Le spectre est large. Il englobe le développement d’actions en faveur de la création de parcours de renforcement des compétences pour les adultes ; la mise en place d’un cadre européen des certifications ; la création de coalitions en faveur des compétences et des emplois numériques (« Coalitions for digital skills and jobs », dont la déclinaison française est portée par le Medef) ; l’instauration de plans de coopérations sectorielles en matière de compétences ; le développement d’un outil de profilage européen des compétences des ressortissants des pays tiers ; la modernisation de l’enseignement et de la formation professionnelle dans la foulée de la décision de Riga de 2015 ; l’acquisition des compétences clés ; la fixation d’un nouveau cadre pour la décision Europass – le cadre européen de reconnaissance des compétences et des certifications – afin de le rendre plus accessible ; le développement d’un meilleur suivi des diplômes et la mise en œuvre d’outils de partage des bonnes pratiques en matière d’échange de « cerveaux » entre pays européens. Toutes font – ou feront – l’objet de décisions ou de recommandations de l’UE.

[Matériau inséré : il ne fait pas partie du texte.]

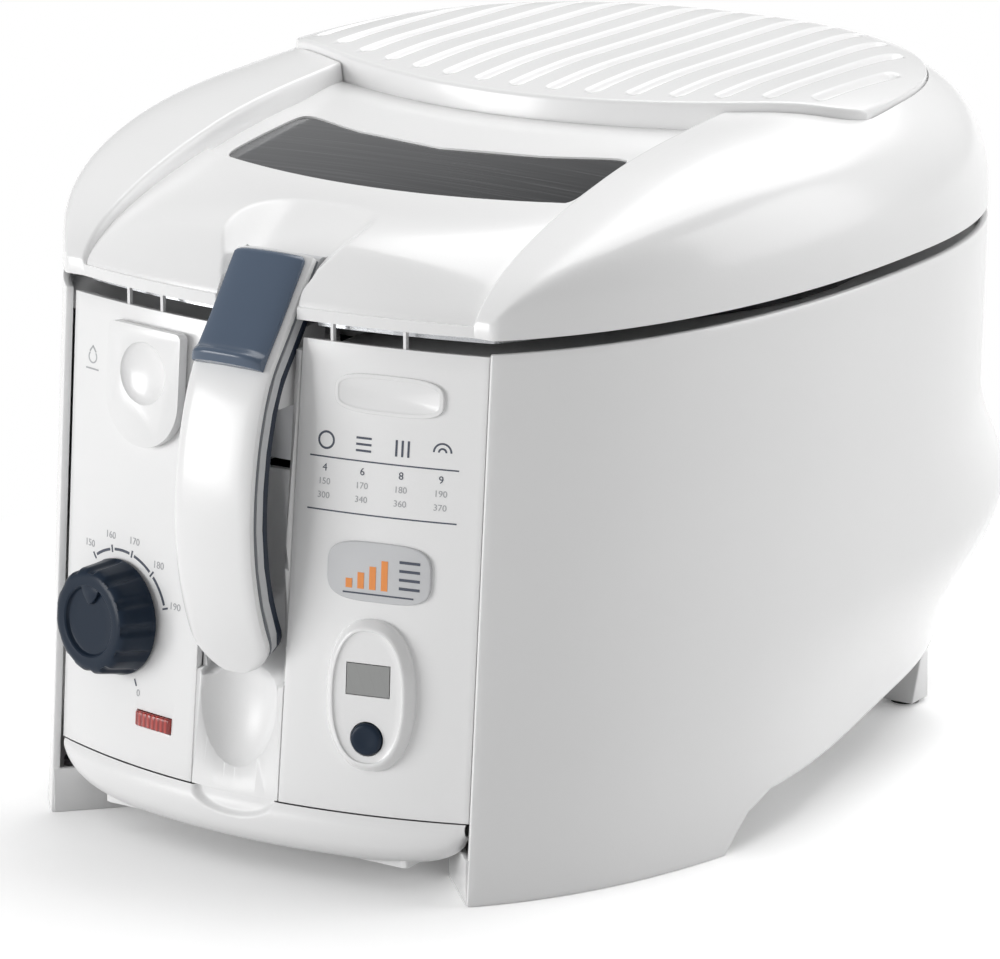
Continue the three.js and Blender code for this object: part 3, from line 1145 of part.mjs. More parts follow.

Quel regard portez-vous sur la loi « pour la liberté de choisir son avenir professionnel » entrée en vigueur en France au début de cette année ?

Cette loi, assortie du lancement du plan de développement des compétences (PIC), nous paraissent en phase avec l’ambition européenne. Bien sûr, il faudra observer à terme la façon dont les entreprises, les institutions et les usagers s’en empareront mais, pour l’instant, ces réformes nous semblent aller dans le bon sens.

Quelle place l’apprentissage occupe-t-il dans les stratégies européennes ?

Une place importante. Son développement et celui de la formation tout au long de la vie font d’ailleurs partie de nos priorités. La Commission a, à cet effet, lancé la Semaine européenne des compétences en 2015. L’édition 2018 a touché près d’un million d’Européens. Parmi les autres initiatives récemment prises pour favoriser cette voie de formation, on peut citer la recommandation de mars 2018 qui vise à développer un cadre de qualité européen de l’apprentissage. Ou encore les initiatives en faveur de la mobilité européenne des apprentis qui ont commencé à voir le jour à partir de 2014 et qui ont permis à 300 000 jeunes de réaliser une partie de leur cursus d’apprentissage dans un autre pays de l’Union. Cependant, nous nous heurtons au problème de la jungle des législations des pays membres sur l’apprentissage qui condamne souvent les apprentis en mobilité à limiter leur parcours à l’étranger à des séjours de courte durée, contrairement aux étudiants.

Pour y remédier, les instances européennes envisagent-elles la création d’un statut européen de l’apprenti ?

Non, et l’Europe n’a pas vocation à s’en doter. La question du statut de l’apprenti relève des compétences des États. De toute façon, au vu de la diversité des modèles d’apprentissage existants, ce serait impensable d’essayer d’en fixer un. Ce qui est possible et souhaitable, en revanche, c’est la création de passerelles en incitant les pays européens à rendre leurs systèmes plus flexibles et accessibles à des apprentis étrangers. On pourrait ainsi imaginer des coopérations France-Allemagne pour faciliter le basculement entre le modèle de l’apprentissage français (contrat de travail) et l’allemand (assimilé à un stage étudiant). D’autres passerelles sont à trouver, notamment en matière de protection sociale. Qui paie la sécurité sociale de l’apprenti ? Son employeur du pays d’origine ou le voisin qui reçoit ? Certains pays scandinaves exigent qu’un apprenti en mobilité dispose d’une certaine somme sur son compte en banque avant de pouvoir entamer son apprentissage chez eux. Ce n’est pas forcément un modèle équitable pour un jeune apprenti aux ressources limitées. Mais sur ce genre de dossier, l’Europe peut intervenir grâce à des aides financières. D’une manière générale, la Commission tente d’arrondir les angles tant qu’elle le peut, mais sans imaginer pour autant le même statut de l’apprentissage pour tous les Européens.

Erasmus Pro ne constitue-t-il pas l’un de ces dispositifs facilitateurs ?

C’en est un. Ce dispositif initié en 2018 a déjà permis à 2 000 apprentis français de partir effectuer leur apprentissage à l’étranger. La ministre Muriel Pénicaud espère atteindre l’objectif de 15 000 en 2022. Aujourd’hui, l’Union européenne a mis sur la table une enveloppe de 400 millions d’euros, dont 33 pour la France, destinée à financer ce dispositif. Les négociations pour la séquence 2021-2028 ne vont pas tarder à débuter. Nous espérons qu’elles déboucheront sur un doublement des fonds destinés au programme Erasmus (passant de 15 milliards d’euros aujourd’hui à 30 milliards) permettant de financer la mobilité européenne de davantage d’apprentis.

Parcours

Ingénieur civil de l’École des Mines de Paris, Guillaume Roty dispose également d’un double master de sciences politiques (Sciences Po Paris) et de relations internationales (School of International and Public Affairs de la Columbia University). Consultant en stratégie chez McKinsey & Company de 2005 à 2009, il rejoint la direction générale des affaires économiques et financières de la Commission européenne en tant qu’analyste économique et politique sur les réformes structurelles (2009-2010) avant d’obliquer vers la direction générale de la concurrence (2010-2013), puis la représentation française de la commission dont il est aujourd’hui porte-parole.